Durst has pleaded not guilty to one count of first-degree murder in the fatal shooting of his best friend, Susan Berman, in 2000. Lewin said Durst killed her because she had incriminating information in Kathleen Durst's 1982 disappearance in New York.
Prosecutors are taking an aggressive approach in publicly laying out their theory on the case before knowing if it will go to trial and evidence they might present.
The defense has objected to some of the information prosecutors have revealed, including a transcript and recording of a nearly three-hour interrogation of Durst following his arrest in New Orleans in 2015.
One witness Lewin wants to question is a doctor who may have been the last person to speak with Kathleen Durst. No charges have ever been brought in the suspected killing of Durst's first wife, whose body has not been found.

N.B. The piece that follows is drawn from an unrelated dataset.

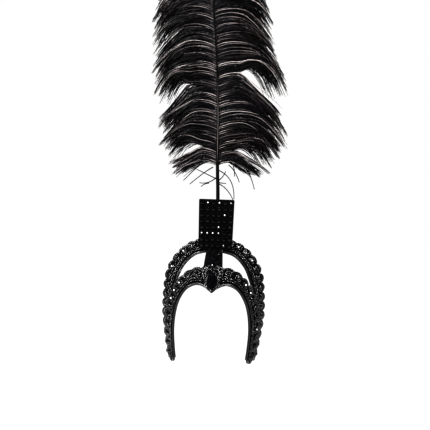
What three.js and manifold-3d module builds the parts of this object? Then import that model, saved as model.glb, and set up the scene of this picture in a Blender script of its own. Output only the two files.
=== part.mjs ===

He may also call witnesses to the killing of Durst's elderly neighbor in Galveston, Texas, in 2001. Durst was acquitted of murder after testifying that he shot Morris Black in self-defense and then chopped up the body and dumped it in the sea. He was convicted of tampering with evidence and jumping bail.
The prosecutor says Black was killed because he knew the identity of Durst, who had disguised himself in Texas as a mute woman.
Durst, an estranged member of a New York real estate empire, fled to Galveston after learning the investigation into his wife's disappearance had been reopened in fall 2000, Lewin said.
Berman, who had served as an unofficial spokeswoman for Durst, was killed weeks later in her Los Angeles home before she was supposed to speak with police about that investigation.
Lewin said that with Durst's estimated $100 million fortune, he poses a serious threat to witnesses.
"The idea that he does not have the wherewithal to intimidate, buy off or attempt to have witnesses killed who possess inculpatory evidence because he is 'old,' 'frail,' or in custody, is ludicrous," Lewin said.
Judge Mark Windham tentatively set a Feb. 14 hearing for two witnesses to be questioned if he OKs the prosecutor's request.